Currently around 20% of Loblaw’s support tickets are handled by Ignio, and of those 40% are machine solved, requiring no human interaction. While these results are certainly impressive they are just the tip of the iceberg when it comes to Ignio’s potential impact.
When Loblaw decided on Ignio as its AI solution provider, it did it in part thanks to its vendor partners’ recognition of the power of the platform and their willingness to reduce Loblaw’s support requirements.
“There is no way to manage all of these new systems without AI,” Orsi says. “We might be a little ahead of the curve in terms of the implementation of the technology, but the time has come. There is a major transformation occurring now for both retailers and the vendor community and everyone has to get on board.”
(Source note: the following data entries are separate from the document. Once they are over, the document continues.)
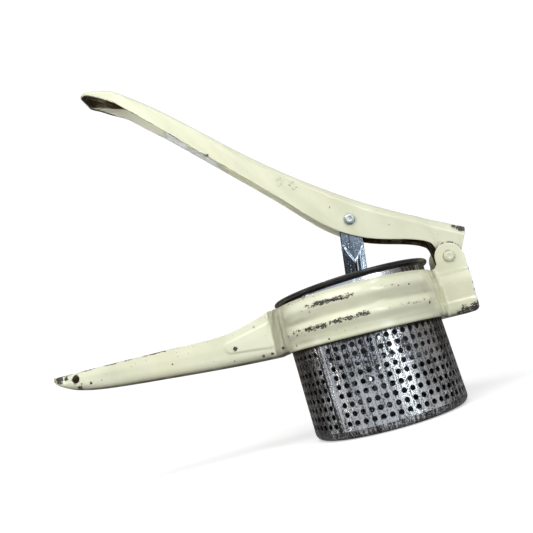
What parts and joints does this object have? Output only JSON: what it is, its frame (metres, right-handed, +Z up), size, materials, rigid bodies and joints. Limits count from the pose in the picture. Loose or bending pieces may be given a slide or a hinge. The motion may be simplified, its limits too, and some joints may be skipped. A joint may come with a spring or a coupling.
{
  "type": "potato ricer",
  "caption": "Hand-held potato ricer: a round perforated basket in a collar with a trough handle, and a hinged lever handle that drives a round press plate into it.",
  "frame": {"origin": "centre of the underside of the basket", "axes": "+Z up along the basket's axis, +X towards the hinge, handles towards -X, lever half open"},
  "size_m": [0.2808, 0.1022, 0.2669],
  "materials": {
    "cream_enamel": "glossy cream enamel, chipped and worn to dark steel along edges and crests",
    "worn_tin": "weathered tin plate, mottled dark grey with bright streaks",
    "rivet_steel": "bare steel, lightly worn",
    "rim_steel": "dark glossy steel"
  },
  "bodies": {
    "frame": {"lower_frame": "cream_enamel", "collar_bridge": "cream_enamel", "pivot_rivet": "cream_enamel", "pivot_spacer": "rivet_steel"},
    "basket": {"basket_wall": "worn_tin", "rim_wire": "rim_steel", "basket_bottom": "worn_tin"},
    "lever": {"upper_handle": "cream_enamel", "plunger_rivet": "rivet_steel", "plunger_spacer": "rivet_steel"},
    "plunger": {"plunger_strap": "worn_tin", "press_plate": "worn_tin", "plate_rivet_1": "rivet_steel", "plate_rivet_2": "rivet_steel"}
  },
  "joints": [
    {"name": "handle_pivot", "type": "hinge", "parent": "frame", "child": "lever", "pos_m": [0.0623, 0, 0.0843], "axis": [0, 1, 0], "range_deg": [-27, 27]},
    {"name": "plunger_swing", "type": "hinge", "parent": "lever", "child": "plunger", "pos_m": [0.0119, 0, 0.1251], "axis": [0, 1, 0], "range_deg": [-15.5, 15.5]},
    {"name": "basket_turn", "type": "hinge", "parent": "frame", "child": "basket", "pos_m": [0, 0, 0.04], "axis": [0, 0, 1], "continuous": true}
  ],
  "couplings": [
    {"joint": "plunger_swing", "follows": "handle_pivot", "ratio": -0.57}
  ]
}
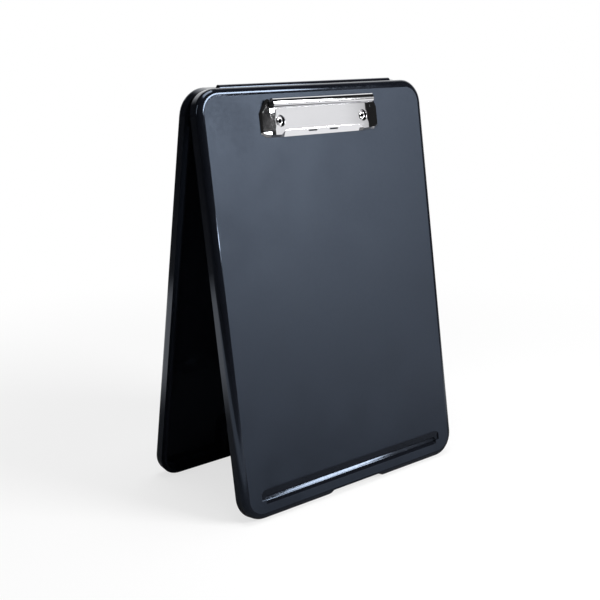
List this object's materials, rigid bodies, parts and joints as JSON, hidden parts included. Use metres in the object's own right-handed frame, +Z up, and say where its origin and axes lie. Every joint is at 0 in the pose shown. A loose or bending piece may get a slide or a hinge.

Consumers have grown accustomed to a seamless digital experience and are making shopping and purchase decisions based on a retailer’s ability to flawlessly merge physical and digital retail experiences. These next-gen experiences are the key to success now and into the future for Loblaw. Without automating its IT support, the retailer would find it increasingly difficult to deliver innovation at the pace required. By introducing AI into its network infrastructure Loblaw is setting itself up for the future.
“Everyone in the industry is talking about leveraging artificial intelligence to manage IT operations,” Orsi says. “But we are doing more than just talking; we are one of the early ones using AI not only to manage but also to enhance our IT operations.”